The study was conducted by researchers at the Center for Astrophysics | Harvard & Smithsonian, the National Radio Astronomy Observatory, Princeton University, the University of Utah, and the Leibniz Institute for Astrophysics in Potsdam, Germany.
The researchers compared the velocities of several black holes with the velocities of the galaxies in which they are situated. The results showed that for one of the galaxies, the stars and gas at its center were not moving at the same velocity as its black hole, suggesting that the black hole was moving independently of the galaxy.
Dominic W. “Dom” Pesce ’12, a Harvard postdoctoral fellow who led the study, wrote in an email that this independent movement implies the supermassive black hole has interacted with another black hole of a similar mass.

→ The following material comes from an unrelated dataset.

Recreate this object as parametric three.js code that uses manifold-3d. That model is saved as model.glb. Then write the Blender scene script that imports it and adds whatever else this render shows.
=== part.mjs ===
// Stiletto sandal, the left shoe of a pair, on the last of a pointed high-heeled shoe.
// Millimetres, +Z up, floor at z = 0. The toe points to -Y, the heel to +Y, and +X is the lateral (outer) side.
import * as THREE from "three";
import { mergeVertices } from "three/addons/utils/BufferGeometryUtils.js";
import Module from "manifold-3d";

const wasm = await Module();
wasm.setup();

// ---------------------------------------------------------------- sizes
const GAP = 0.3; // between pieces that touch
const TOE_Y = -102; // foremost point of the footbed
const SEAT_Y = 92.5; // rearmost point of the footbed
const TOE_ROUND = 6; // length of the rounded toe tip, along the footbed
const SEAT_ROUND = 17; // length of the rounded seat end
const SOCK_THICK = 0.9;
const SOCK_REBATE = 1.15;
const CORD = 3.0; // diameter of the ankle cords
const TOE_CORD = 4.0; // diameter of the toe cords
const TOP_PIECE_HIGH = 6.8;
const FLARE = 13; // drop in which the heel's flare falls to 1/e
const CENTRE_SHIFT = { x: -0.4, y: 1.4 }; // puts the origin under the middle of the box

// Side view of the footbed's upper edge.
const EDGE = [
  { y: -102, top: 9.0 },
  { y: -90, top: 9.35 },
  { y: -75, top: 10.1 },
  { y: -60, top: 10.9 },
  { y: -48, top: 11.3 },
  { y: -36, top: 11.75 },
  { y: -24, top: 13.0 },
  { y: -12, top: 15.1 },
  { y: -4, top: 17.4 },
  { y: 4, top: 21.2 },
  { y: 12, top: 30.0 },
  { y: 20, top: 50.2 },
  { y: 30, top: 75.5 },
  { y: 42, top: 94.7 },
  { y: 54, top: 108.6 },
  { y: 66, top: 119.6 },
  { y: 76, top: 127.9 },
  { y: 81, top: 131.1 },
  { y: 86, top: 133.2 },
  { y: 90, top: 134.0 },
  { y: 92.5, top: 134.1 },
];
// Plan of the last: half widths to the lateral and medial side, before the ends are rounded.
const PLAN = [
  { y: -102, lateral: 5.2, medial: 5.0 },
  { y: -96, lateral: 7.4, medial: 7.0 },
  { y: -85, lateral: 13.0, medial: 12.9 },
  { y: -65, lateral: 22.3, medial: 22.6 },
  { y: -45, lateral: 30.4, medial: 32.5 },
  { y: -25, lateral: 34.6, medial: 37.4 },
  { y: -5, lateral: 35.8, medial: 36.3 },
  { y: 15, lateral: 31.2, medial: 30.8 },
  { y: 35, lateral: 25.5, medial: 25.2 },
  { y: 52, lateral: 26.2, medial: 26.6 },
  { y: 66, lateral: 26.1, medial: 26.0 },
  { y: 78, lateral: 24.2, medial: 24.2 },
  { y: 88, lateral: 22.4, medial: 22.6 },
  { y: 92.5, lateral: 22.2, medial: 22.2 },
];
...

“An SMBH that is moving with respect to its host galaxy is a strong indication that the system is either about to experience a SMBH binary merger, or that it has recently done so,” Pesce wrote. “Either scenario provides exciting indirect evidence for the reality of SMBH merger events — which have yet to be directly detected — and therefore also evidence of a specific mechanism for SMBH growth.”
Co-author and astronomer James A. “Jim” Braatz also proffered his assessment of the supermassive black hole.

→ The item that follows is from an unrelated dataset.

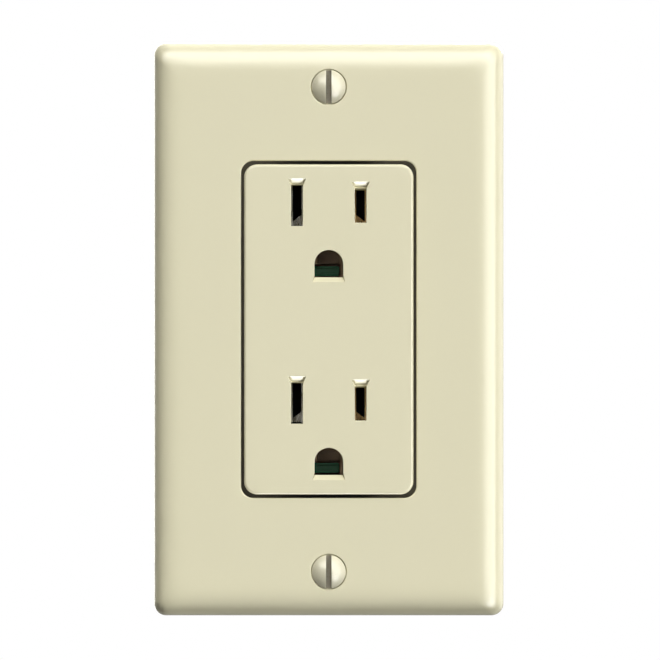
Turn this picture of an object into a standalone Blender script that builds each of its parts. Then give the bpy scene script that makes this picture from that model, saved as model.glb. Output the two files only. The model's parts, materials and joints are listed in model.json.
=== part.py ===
"""Duplex wall outlet with a screw-on wallplate, modelled as its separate pieces.

Metres, +Z up. The plane Y = 0 is the wall's surface, the outlet faces -Y and its body reaches into
the wall box along +Y. The origin is the wallplate's centre on the wall's surface.
"""
import math

import bmesh
import bpy
from mathutils import Vector

MM = 0.001
OBJECT_NAME = "duplex_wall_outlet"

# Clearances
GAP = 0.3 * MM                      # between two pieces that touch
RUNNING_FIT = 0.08 * MM             # around a screw that turns in a hole
THREAD_FIT = 0.12 * MM              # around a screw's thread in its tapped hole
CUTTER_LAP = 0.05 * MM              # keeps a cutter's sides off the sides of an earlier cut
OVER = 1.0 * MM                     # how far a cutter runs past the surface it opens
LAP = 0.2 * MM                      # overlap of two parts of one piece, which are joined
RIVET_FIT = 0.15 * MM               # round a rivet's shank

# Wallplate
PLATE_WIDTH = 69.85 * MM
PLATE_HEIGHT = 114.3 * MM
PLATE_DEPTH = 5.6 * MM
PLATE_CORNER = 2.4 * MM
PLATE_SOFT_CORNER = 2.6 * MM        # corner radius where the rounded edge meets the flat front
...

“The nature of that interaction is probably related to a merger of galaxies. In other words, there was probably another galaxy that kind of swung close to this one. It also had a black hole in its center and those black holes interacted and they can kind of give each other a gravitational kick and move away from center,” he said.
Scientists have long posited the presence of supermassive black holes that move relative to their galaxies but have had trouble observing them clearly up until now.
“This galaxy where we actually see the black hole moving relative to the galaxy is very exciting because people have been looking for these cases for a long time,” according to Jenny E. Greene, a co-author and a professor of astrophysical sciences at Princeton.
Moving forward, Pesce said the team will search through data gathered from a network of space and Earth based radio antennae for emissions from another supermassive black hole.
Greene said there are “two paths” for future inquiry.
“One is to dig deeper on this galaxy and try to figure out what happened in its past to cause this black hole to be moving,” she said. “The other big challenge is to find more cases of moving black holes.”